Although it may be hard to change what’s been agreed in a smart contract, it’s just as easy to renege on its terms as it is on a traditional agreement. It’ll still be necessary for humans to get involved in enforcing contracts and pursuing those parties that haven’t met their obligations under them. That’s particularly true if other outcomes emerge from the contract that wasn’t initially foreseen.

If a party to an agreement breaks the terms of the contract, the other party may need to take them to court to get a judgement against them enforced.

Perhaps they need to pay a bailiff to recover costs. However, if they’re used a smart contract the offending party will automatically be penalised without needing to bring in an authority or go to the effort of insisting the terms are met.

The problem is that smart contracts aren’t particularly agile. Like trains, they can only run along particular tracks. They can’t really accommodate any outcomes that weren’t initially pre-determined. They can only run as programmed, like a robot that can only handle pre-planned scenarios.

If they’re cleverly drafted, smart contracts will factor in for lots of different eventualities. It’s easy to foresee how many variables might be introduced into smart contracts in order to manage any eventuality.

Disruptive forces

The legal industry is already changing fast in the wake of significant technological and structural disruptions; smart contracts are just one of many threats to the legal status quo.

Although much vaunted as something that will widely be adopted, there’s still some debate over whether smart contracts are actually legally enforceable.

Until everyone feels confident that smart contracts can be upheld in the event of a dispute, few people are likely to feel confident adopting them.

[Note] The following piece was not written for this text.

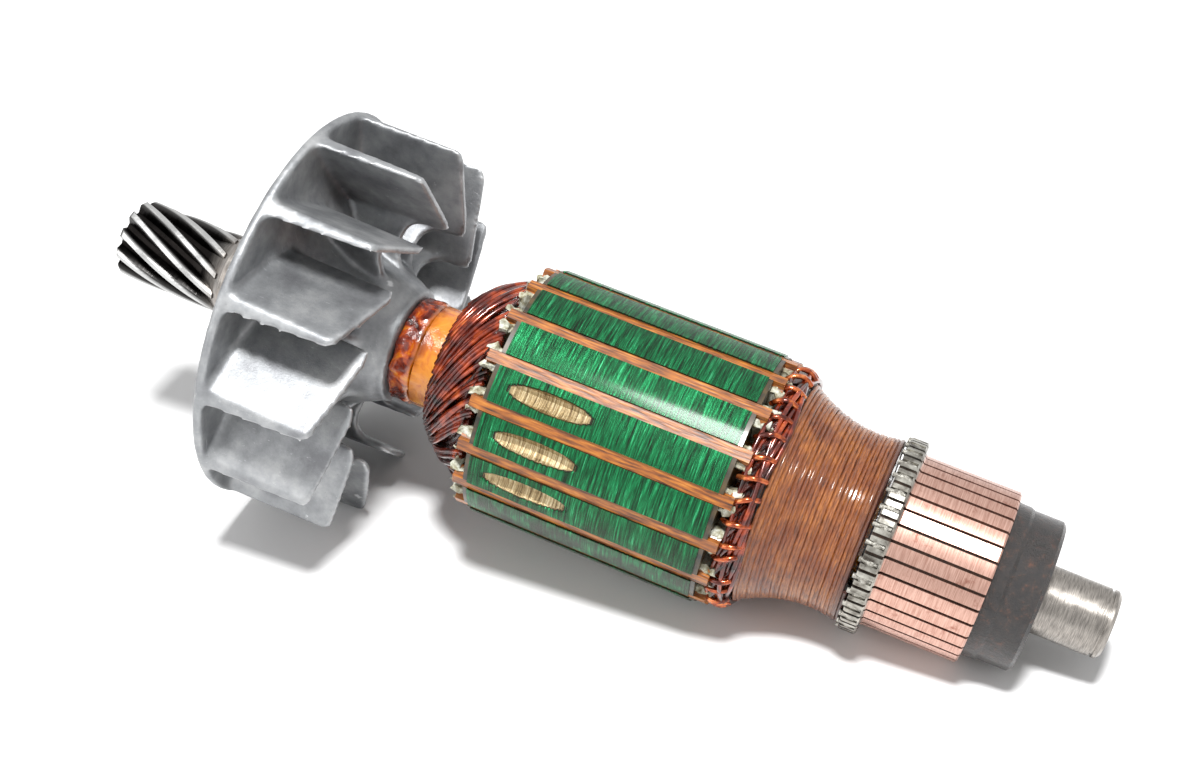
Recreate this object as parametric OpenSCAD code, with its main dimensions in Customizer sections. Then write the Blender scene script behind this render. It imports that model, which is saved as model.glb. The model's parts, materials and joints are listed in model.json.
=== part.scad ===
// Motor armature with a helical pinion, cooling fan, wound core and commutator.
// The armature lies at rest on two fan blade tips and the end of the commutator bars.

/* [Shaft] */
// Overall length of the shaft
shaft_len = 185.5; // [160:0.1:230]
// Diameter of the commutator-end bearing journal
journal_d = 12; // [8:0.1:15]
// Length of the commutator-end bearing journal
journal_len = 12.4; // [8:0.1:20]
// Diameter of the drive-end bearing seat
seat_d = 15; // [12:0.1:20]
// Diameter of the shaft under the spacer beside the fan
spacer_seat_d = 14.6; // [11:0.1:19]
// Length of the spacer beside the fan
spacer_len = 5.6; // [3:0.1:9]
// Diameter of the shaft under the fan hub
fan_seat_d = 14; // [11:0.1:18]
// Diameter of the shaft under the insulating sleeve
core_seat_d = 13.6; // [10:0.1:18]
// Diameter of the shaft under the commutator bush
bush_seat_d = 13.2; // [10:0.1:17]
// Distance of the retaining groove from the journal's end
groove_from_end = 1.2; // [0.9:0.1:5]
// Width of the retaining groove
groove_w = 0.6; // [0.4:0.1:2]
// Depth of the retaining groove
groove_depth = 0.35; // [0.2:0.05:1]
// Chamfer on the shaft's ends
shaft_chamfer = 0.6; // [0.2:0.1:2]

/* [Pinion] */
// Number of pinion teeth
pinion_teeth = 11; // [7:1:16]
// Tip diameter of the pinion
pinion_d = 14.8; // [10:0.1:20]
// Depth of a pinion tooth
tooth_depth = 1.9; // [1:0.1:3]
// Length of the cut teeth
pinion_len = 20; // [12:0.5:30]
// Length of the run-out where the gashes fade out
runout_len = 7; // [3:0.5:12]
// Turn of the right-hand teeth over one millimetre, in degrees
twist_per_mm = 3.7; // [0:0.1:5]

/* [Fan] */
// Number of fan blades
blades = 13; // [7:1:17]
// Diameter over the blade tips
fan_d = 71.6; // [55:0.2:90]
// Distance of the fan's back from the pinion end
fan_at = 33.5; // [28:0.1:45]
// Height of the fan from its back to the highest corner of a blade
fan_h = 23.4; // [15:0.1:30]
// Drop of a blade's free edge from its inner corner to its tip
blade_drop = 2.1; // [0:0.1:5]
// Thickness of a fan blade at its free edge
blade_t = 1.2; // [0.8:0.1:3]
// Thickness of a fan blade where it stands on the disc
blade_foot_t = 2.3; // [1.5:0.1:4]
// Radius of the cast fillet at a blade's foot
blade_fillet = 1.5; // [0.5:0.1:3]
// Lean of a blade from the radius, in degrees
blade_lean = 31.3; // [0:0.1:45]
// Radius of a blade's inner corner
blade_inner_r = 22.4; // [16:0.1:28]
// Thickness of the fan disc at its rim
fan_rim_t = 1.8; // [1:0.1:4]
// Height by which the disc's rim stands out past the blade tips
rim_lip = 0.4; // [0.2:0.1:2]
// Diameter of the fan hub
hub_d = 21; // [18:0.1:30]

/* [Core] */
// Number of winding slots
slots = 17; // [9:1:25]
// Diameter of the laminated core
core_d = 45.4; // [35:0.2:70]
// Length of the laminated core
core_len = 41.1; // [25:0.1:80]
// Distance of the core from the pinion end
core_at = 78.4; // [70:0.1:100]
// Width of a slot's mouth
mouth_w = 2.1; // [1.2:0.1:4]
// Thickness of the tooth lip beside the mouth
lip_t = 1.1; // [0.6:0.1:2]
// Width of a core tooth between two slots
tooth_w = 3.4; // [2:0.1:6]
// Radius of the slot's bottom
slot_bottom_r = 13.2; // [11:0.1:18]
// Thickness of the fibre plate on each end of the core
end_plate_t = 0.8; // [0.5:0.1:2]
// Thickness of the slot liner paper
liner_t = 0.3; // [0.2:0.05:0.6]
// Length by which the liner cuffs stand out of the core
cuff_len = 3.6; // [1:0.1:6]
// Length of a balance grind
grind_len = 16.4; // [8:0.1:25]
// Depth of a balance grind
grind_depth = 1.5; // [0.5:0.1:1.8]
// Distance of a balance grind from the core's fan end
grind_from = 2; // [0.5:0.1:10]

/* [Windings] */
// Length of the fan-end winding head
head_len = 13.2; // [8:0.1:20]
// Diameter of the insulating sleeve on the shaft
sleeve_d = 18.6; // [16:0.1:24]
// Diameter of the varnished collar beside the fan
collar_d = 19; // [16:0.1:24]
// Length of the varnished collar beside the fan
collar_len = 4.4; // [2:0.1:8]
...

There are also technological barriers, for example, people may not be capable of downloading the appropriate software – or just not confident to do so.

When it comes to high-stake contracts, people may be swayed by emotion and prefer more traditional paper-based contracts enforced through the traditional routes.

Although smart contracts may be practical in some cases, it’s likely that traditionally signed agreements will be the go-to method for more complex agreements.

Although smart contracts could take some of the work out of lawyers’ hands, there will still be other areas to focus on. Law firms will be challenged to draft smart contracts appropriate for a range of eventualities, and they need to respond to the technical challenges associated with implementing these contracts.

In fact, there’s room to be optimistic that smart contracts could liberate the legal profession from the dull, administrative duties of the law such as making sure all the paperwork has been printed and checking everyone’s signed and dated it appropriately.

What is perhaps certain is that smart contracts will disrupt the fees structure firms currently survive on. Much of the bread-and-butter work of managing contracts could vanish. Instead, firms will need to focus on fees received from other work related to contracts. This could be disruptive to the income streams of many law firms.

Instead of focusing on trivial points and administration surrounding a contract, legal minds will be free to focus on advising clients on what can go into a smart contract, subjective determinations, and even on meatier subjects such as points of legal controversy. Human nature and the inevitability of unforeseen situations arising means that conflict is unavoidable no matter how smart contracts are.